Spain — Tourist hotspots in Tenerife and Gran Canaria have escaped devastating fires sweeping the Canary Islands but environmentalists said the impact on the Spanish archipelago’s unique wildlife was incalculable.
Various fires have razed 35,000 hectares of mostly pine forest on the islands’ volcanic peaks this week.
Britain’s biggest tour operator Thomas Cook said the fires had not affected beaches or holidaymakers on the Canary Islands, which depend on tourism for their economy. Last year, the region welcomed 9.6 million foreign visitors.
However, environmentalists said the fires could be a disaster for endemic species that are unique to the Canaries.
The archipelago’s isolation, 100 km off the Moroccan coast, means it is a treasure trove for biologists. Gran Canaria contains 50 percent of the species unique to Spain.
“Anything that declines these species can be absolutely catastrophic,” said Peter Jones, a biologist who advises Spain’s Environment Ministry.
“I’m particularly worried about the blue chaffinch which is extremely rare, perhaps just a few hundred left, and which is largely confined to conifer woodlands on Tenerife,” Jones told Reuters by telephone.
Around a third of Gran Canaria’s forests have now been reduced to ashes, said Roberto Castro, an engineer with a foundation working to reforest the islands.
“The main problem isn’t the pine trees but the vegetation underneath … almost none will have been able to survive,” he said, adding that 10 to 15 species would probably disappear.
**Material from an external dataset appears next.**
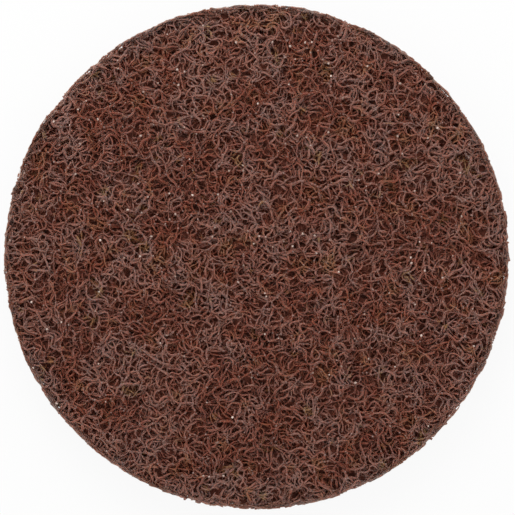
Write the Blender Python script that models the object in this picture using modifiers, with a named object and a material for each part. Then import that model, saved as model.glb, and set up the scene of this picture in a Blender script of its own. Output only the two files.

A disgruntled park ranger has admitted starting the fire on Gran Canaria, angry over the shortness of his contract.
Fire fighters stabilised the blazes on Wednesday, as the scorching summer heat and strong winds eased off.
The fires are the first major blazes in Spain this summer, which has been much cooler than last year when fires destroyed 86,000 hectares (210,000 acres) in Galicia — the most destructive fires in the country’s recenthistory.